You can see that I have loads of needles working with all the different colours of silk and several sections of gold. It’s always more difficult working from the far end of a colour section (relative to the direction of the spiral) and using more than one colour on the robes has helped me there, because I’ve usually managed to have at least one of the colours placed in such a way as to help by catching the gold thread in place. Otherwise, because it is so springy, it’s hard to keep the curve smooth, and in a couple of places the thread is longer than it should have been and creates a slight gap with the line before.
Don’t those rows and rows of gold create a gorgeous background, though!
I’ve been making good progress on the Christus Natus Est panel. I’ve had to re-stretch the fabric, which involved taking out all of the pins, and reinstating them. The stitching is much easier again now!
I’ve reached the point at which I decided to end the spiral, which has gone over the outline I originally drew for the panel but now delineates the new left-hand edge. This is rather an important stage, since apart from anything else just following the spiral was an easy thing to do, whereas now – as the gold thread along St. Joseph’s back is hinting – I’m moving on to the part in which I need to create a flowing effect which is linear rather than spiral. The points at which the gold changes direction, and the way in which the lines run will make or mar the design, I think.
I’ve also worked a little more on the Christ Child’s halo. If you zoom in on the picture, I hope you will see that there is now a gap, an incomplete pattern in the halo where I’ve outlined it to come back and fill it in later. I felt it was more useful – and more important – to work out where the edge was to be than to keep the infill going.
The close up shows the blue of the Virgin’s robe, the first hint of red of St. Joseph’s robe, and the combination of white and purple that represent the Christ Child. As someone hinted in the early comments on this project, this is a very addictive technique. I find myself trying to finish “just one more row” before the light fails, and muttering discontentedly when I have to stop.
It may even be finished in time to be used as the family Christmas card!
Recently I was sent a link to a page discussing Russian embroidered icons. It seems that for all we think of icons as purely painted pieces, embroidered icons aren’t new – it is simply that their relative fragility and the length of time it takes to create one have made them very much rarer.

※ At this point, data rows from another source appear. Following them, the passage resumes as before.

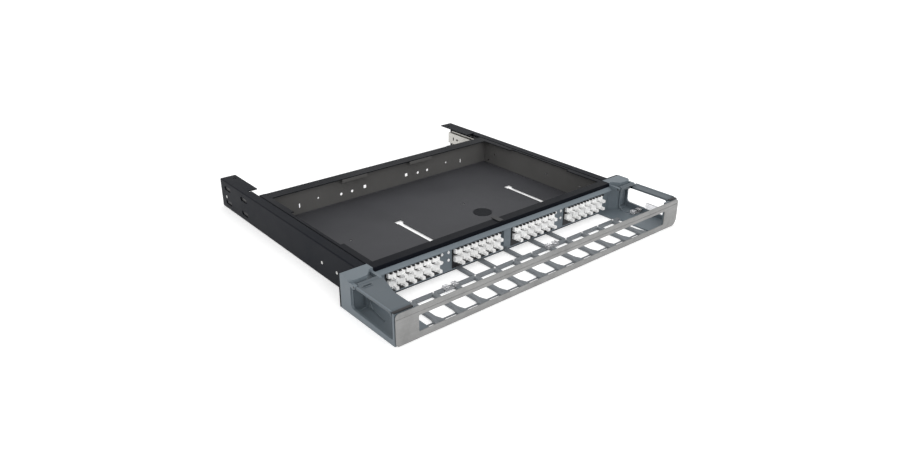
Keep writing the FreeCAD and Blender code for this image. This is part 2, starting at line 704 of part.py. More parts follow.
def tray():
    """Folded tray: floor, side walls with inward flanges, rear wall with a flange behind, tabs in front."""
    body = new_node("tray")
    sketch = new_sketch(body, "XZ_Plane", "front_steel")
    half = [
        (TRAY, "floor_height", "tray_steel"),
        (TRAY, "tray_height", "tray_steel"),
        (TRAY + " - tray_flange", "tray_height"),
        (TRAY + " - tray_flange", "tray_height - tray_steel"),
        (TRAY_INSIDE, "tray_height - tray_steel"),
        (TRAY_INSIDE, "floor_height + tray_steel"),
    ]
    mirrored = [("-(%s)" % point[0],) + point[1:] for point in reversed(half)]
    outline(sketch, half + mirrored)
    pad(sketch, "tray_depth - front_steel")
    # the flanges are narrower along the middle of the walls
    sketch = new_sketch(body, "XY_Plane", "tray_height - tray_steel")
    for side in (-1, 1):
        rectangle(sketch, sided(side, TRAY + " - tray_flange"), "narrow_from",
                  sided(side, TRAY + " - tray_flange_narrow"), "narrow_to")
    cut(sketch, "tray_steel")
    # behind the rear wall the floor stops
    sketch = new_sketch(body, "XY_Plane", "floor_height")
    rectangle(sketch, "-" + TRAY_INSIDE, "rear_wall_at", TRAY_INSIDE, "tray_depth")
    cut(sketch, "tray_steel")
    sketch = new_sketch(body, "YZ_Plane", "-" + TRAY_INSIDE)
    outline(sketch, [
        ("rear_wall_at", "floor_height"),
        ("rear_wall_at", "tray_height - tray_steel"),
        ("tray_depth - tray_steel - seat_gap", "tray_height - tray_steel"),
        ("tray_depth - tray_steel - seat_gap", "tray_height - 2 * tray_steel"),
        ("rear_wall_at + tray_steel", "tray_height - 2 * tray_steel"),
        ("rear_wall_at + tray_steel", "floor_height"),
    ])
    pad(sketch, "2 * " + TRAY_INSIDE)
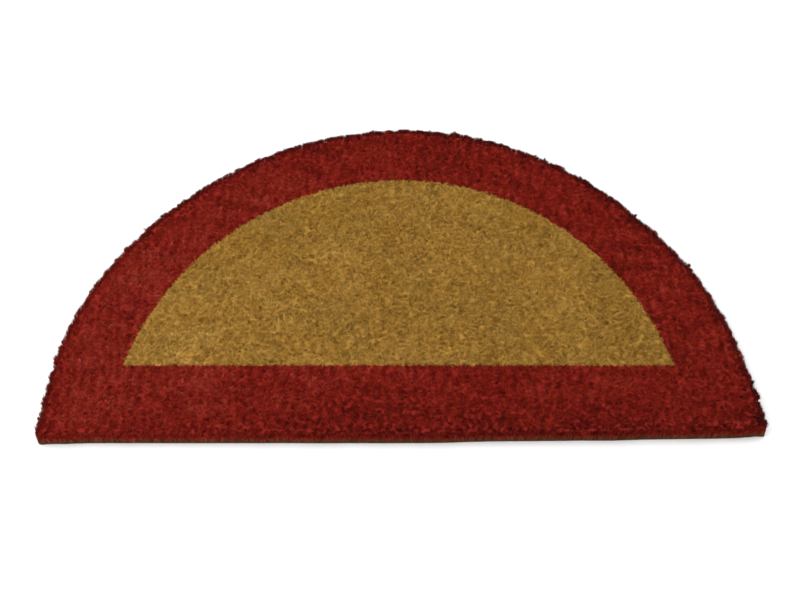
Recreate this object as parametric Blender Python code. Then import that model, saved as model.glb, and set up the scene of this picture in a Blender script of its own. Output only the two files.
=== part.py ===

As I can testify. There have been many hours already that have gone into this piece, and I’m not sure that the progress made is really all that clear. Still, the spiral is nearly touching the side (I’m going to cover all the black lines, because I’m not entirely sure how this will be mounted or framed), and in fact it won’t be long before I have to consider how the non-spiral lines will flow. If you go back and look at the design as I showed it in this earlier post, you will see there is an extra black line flowing from St. Joseph’s head towards the top left corner, and another in the bottom right. These lines are to change the direction of the lines of the gold in order to bring more life into the design, but now I have done some of the work I wonder whether the lines are in the right place.
There is also the section of the Virgin’s cape running up over her head where I have for now followed the line as drawn, but wonder whether I should perhaps in this one instance follow the line of the gold to maintain the clarity of the abstract shape. If I do that, it will provide some justification for using a line along the back of St Joseph’s head and cloak as one of the new lines for the gold.
In other words, more thinking needed!